The most common adverse events include transient decreases in high-density lipoprotein and increased blood triglycerides.

== Medical uses ==
Ensitrelvir is indicated for the treatment of COVID-19, and as post-exposure prophylaxis (PEP) to prevent COVID-19 infections following exposure to the SARS-CoV-2 virus.

==History==
As of 2022, ensitrelvir had reached Phase III clinical trials. The Japanese government is reportedly considering allowing Shionogi permission to apply for approval for medical use before the final steps of trials are completed, potentially speeding up the release for sale. This conditional early approval system has previously been used in Japan to accelerate the progression to market of other antiviral drugs targeting COVID-19, including remdesivir and molnupiravir. In a study of 428 patients, viral load was reduced, but symptoms were not significantly reduced.

In February 2022, the company sought emergency approval from regulators in Japan.

Shionogi announced they had reached a preliminary agreement to supply 1 million doses to the Japanese government once the drug is approved. The CEO said they could have capacity to make 10 million doses a year.

== Society and culture ==
=== Legal status ===
Ensitrelvir was approved for emergency use in Japan in November 2022, before gaining full approval in March 2024. It was approved in Singapore in November 2023.

In April 2023, ensitrelvir was given a "Fast Track" designation from the US Food and Drug Administration. In September 2025, the FDA accepted a New Drug Application from the manufacturer for ensitrelvir as post-exposure prophylaxis (PEP) for COVID-19, and was approved on 29 May 2026.

=== Names ===
Ensitrelvir is the international nonproprietary name (INN).

== Research ==
Ensitrelvir may be effective in treating smell and taste loss from COVID-19 infection.

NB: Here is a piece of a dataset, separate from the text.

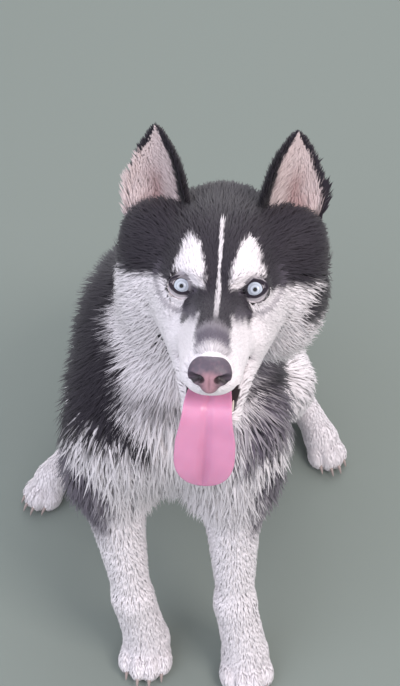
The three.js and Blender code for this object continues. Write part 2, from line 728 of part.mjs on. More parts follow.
for (const name of Object.keys(SIDES)) {
  const { knee, hock } = HIND[name];
  const skin = grown(shankFlesh(HIND[name]), COAT.leg);
  node(`shank_${name}`, MATERIAL.white, [wrap(skin, [knee, hock], { rings: 5, around: 10, caps: 2 })]);
}

// A paw: the foot's arch, four toes and their claws, in a frame turned with the foot.
function paw([x, y], turn, { width, length }, ankle) {
  const frame = frameAt([x, y, 0], turn, 0);
  const toes = [-1.5, -0.5, 0.5, 1.5].map((place) => {
    const outer = Math.abs(place) > 1;
    return [place * width * 0.21, length * (outer ? 0.14 : 0.27), outer ? 14 : 16];
  });
  const arch = inFrame(frame, egg([0, -0.12 * length, 22], [width * 0.4, length * 0.36, 22]));
  const claw = ([side, ahead]) =>
    new THREE.ConeGeometry(CLAW.radius, CLAW.length, 5)
      .rotateX(0.63 * Math.PI)
      .rotateZ(-turn * DEG)
      .translate(...frame.at([side, ahead + length * 0.22 + CLAW.length * 0.2, 9]).toArray());
  return [
    wrap(
      grown(blend(12, arch, limb(ankle, frame.at([0, -0.14 * length, 30]).toArray(), 18, 20)), COAT.paw),
      list(frame, [0, -0.32 * length, 20], [0, 0.08 * length, 18]),
      { rings: 4, around: 10, caps: 2, side: frame.side.toArray() },
    ),
    ...toes.map((toe) => ellipsoid(frame, toe, [width * 0.175, length * 0.24, toe[2] + 1.5], [6, 5])),
    ...toes.map(claw),
  ];
}
for (const [name, leg] of Object.entries(FORE))
  node(`forepaw_${name}`, MATERIAL.white, paw(leg.paw, leg.turn, PAWS.fore, leg.wrist));
for (const [name, leg] of Object.entries(HIND))
  node(`hindpaw_${name}`, MATERIAL.white, paw(leg.paw, leg.turn, PAWS.hind, leg.hock));

// The tail lies on the floor behind, with a slight curve.
node("tail", MATERIAL.black, [wrap(tailCore, TAIL, { rings: 10, around: 10, caps: 2 })], {
  locks: coat(tailCore, bodyCore, TAIL, {
    rows: 5,
    each: 5,
    flow: (p) => new THREE.Vector3(p.y < 600 ? 0 : 0.45, 0.9, 0),
    size: () => ({ length: 92, width: 46, thick: 11, lift: COAT.tail * (1 - CORE) }),
    bare: hidden(grown(trunkCore, 14)),
    seed: 13,
  }),
});

// The frame's origin is under the middle of the dog's box.
const middle = new THREE.Box3().setFromObject(dog).getCenter(new THREE.Vector3());
dog.position.set(-middle.x, -middle.y, 0);

export default dog;
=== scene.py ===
"""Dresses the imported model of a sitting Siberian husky: skin, eyes, nose, tongue, teeth, claws and coat."""

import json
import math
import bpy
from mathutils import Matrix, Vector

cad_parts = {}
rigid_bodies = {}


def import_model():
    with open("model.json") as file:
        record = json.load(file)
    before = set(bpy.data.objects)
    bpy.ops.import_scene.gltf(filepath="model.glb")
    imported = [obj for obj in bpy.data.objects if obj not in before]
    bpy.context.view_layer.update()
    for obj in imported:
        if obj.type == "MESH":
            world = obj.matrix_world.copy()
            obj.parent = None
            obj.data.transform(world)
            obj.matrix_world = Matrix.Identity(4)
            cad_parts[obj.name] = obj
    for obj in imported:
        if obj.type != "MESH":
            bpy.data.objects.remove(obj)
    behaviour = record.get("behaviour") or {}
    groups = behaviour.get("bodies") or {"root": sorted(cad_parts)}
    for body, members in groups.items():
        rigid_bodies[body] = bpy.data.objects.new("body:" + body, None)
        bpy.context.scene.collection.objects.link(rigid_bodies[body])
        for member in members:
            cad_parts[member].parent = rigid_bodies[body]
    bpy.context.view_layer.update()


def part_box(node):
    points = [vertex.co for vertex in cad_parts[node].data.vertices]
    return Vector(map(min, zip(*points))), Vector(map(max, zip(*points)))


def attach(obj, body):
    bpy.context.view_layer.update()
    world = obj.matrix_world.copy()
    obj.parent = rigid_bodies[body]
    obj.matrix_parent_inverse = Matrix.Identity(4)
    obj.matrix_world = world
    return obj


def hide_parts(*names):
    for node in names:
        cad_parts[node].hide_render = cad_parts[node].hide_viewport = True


bl_info = {
    "name": "Sitting husky",
    "version": (1, 0, 0),
    "blender": (4, 5, 0),
    "location": "3D View > Sidebar > Husky",
    "description": "Builds the skin, the face and the coat of a sitting husky round its packed solids",
    "category": "Object",
}

import bpy
import numpy as np
from bpy.props import FloatProperty, FloatVectorProperty, IntProperty, PointerProperty
from mathutils import Matrix, Vector

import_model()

# The body is worked out in millimetres in its own frame: X to the dog's left, Y from nose to tail, Z up.
CHEST_X = -28.0
RUMP_X = -18.0
EYES = (17.0, 24.0, 640.0)
HEAD_PITCH = 20.0
HEAD_YAW = -4.2
JAW_OPENING = 22.0
HINGE = (0.0, -52.0, -40.0)
TRUNK_LEAN = 36.0
NECK_BASE = (-26.0, 150.0, 450.0)
NECK_TOP = (12.0, 122.0, 560.0)
LOIN = (-24.0, 330.0, 250.0)
PELVIS = (RUMP_X, 452.0, 128.0)
SEAT = (RUMP_X, 445.0, 76.0)
FORE = {
    "left": dict(shoulder=(34, 90, 378), elbow=(37, 82, 285), wrist=(43, 34, 112), paw=(57, 8, 0), turn=6),
    "right": dict(
        shoulder=(-84, 94, 380), elbow=(-105, 88, 288), wrist=(-82, 42, 112), paw=(-68, 28, 0), turn=-4
    ),
}
HIND = {
    "left": dict(hip=(37, 450, 158), knee=(98, 334, 182), hock=(122, 496, 40), paw=(178, 366, 0), turn=22),
    "right": dict(
        hip=(-73, 450, 158), knee=(-120, 304, 188), hock=(-116, 422, 40), paw=(-213, 292, 0), turn=-37
    ),
}
TAIL = [(RUMP_X, 520, 62), (-16, 590, 34), (2, 670, 28), (42, 745, 30), (92, 790, 36)]
EYE_RADIUS = 11.5
EYE_PLACE = (35.0, -9.0, 0.0)
EYE_OUT = (0.0, 1.8, 0.8)
EAR = dict(length=88.0, width=74.0, wall=5.0, cup=20.0, side=66.0, ahead=-84.0, up=48.0)
TONGUE = dict(drop=96.0, width=54.0, thick=9.0)
PAWS = {"fore": dict(width=68.0, length=80.0), "hind": dict(width=56.0, length=72.0)}
SIDES = {"left": 1.0, "right": -1.0}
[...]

In a 2023 study, the drug was associated with a 39% reduction in these symptoms.

Ensitrelvir has been investigated for use as potential post-exposure prophylaxis (PEP) for SARS-CoV-2 infection. The SCORPIO-PEP trial, a global Phase 3 study, assessed the safety and efficacy of ensitrelvir in preventing symptomatic COVID-19 among household contacts of individuals with confirmed SARS-CoV-2 infection. In 2025, the trial found the treatment with ensitrelvir significantly reduced the incidence of symptomatic COVID-19 in people who had a household exposure to the illness compared to a placebo. In clinical observations, only 2.9% of the ensitrelvir group developed symptoms, versus 9.0% in the control group, representing a 67% reduction in risk. In 2026, in a study conducted from June 2023 to September 2024, ~9% of people who received a placebo within 72 hours of a housemate developing symptoms became symptomatic, versus ~3% of those who got a five-day course of ensitrelvir.

An April 2024 pre-clinical study in a mouse model investigating ensitrelvir demonstrated its potential use as a pre-exposure prophylactic (PrEP) against developing COVID-19. When administered 24 hours before viral exposure, a single dose of ensitrelvir significantly increased survival rates, inhibited weight loss, and suppressed viral replication in aged mice.

A retrospective study conducted between November 2022 and July 2023 using a large Japanese health insurance database suggested that ensitrelvir may be effective in reducing hospitalization risk in outpatients at high risk for severe COVID-19. The study found a significantly lower risk of hospitalization and a reduced need for respiratory monitoring and oxygen therapy in the ensitrelvir group compared to the control group. In addition, other clinical study shows that early ensitrelvir treatment resulted in rapid symptom relief and significant viral load reduction, with no adverse events, viral rebound, or PASC symptoms, demonstrating its potential efficacy and safety.

In May 2024, Shionogi announced that in a phase 3 trial (SCORPIO-HR), ensitrelvir did not achieve its primary endpoint of a statistically significant reduction in the time to sustained resolution of 15 common COVID-19 symptoms compared to placebo. However, the drug did meet key secondary endpoints, including demonstrating a significant reduction in viral RNA levels, a shorter time to achieve the first negative infectious viral titer in nasal swabs compared to placebo, and a shorter resolution time of 6 symptoms.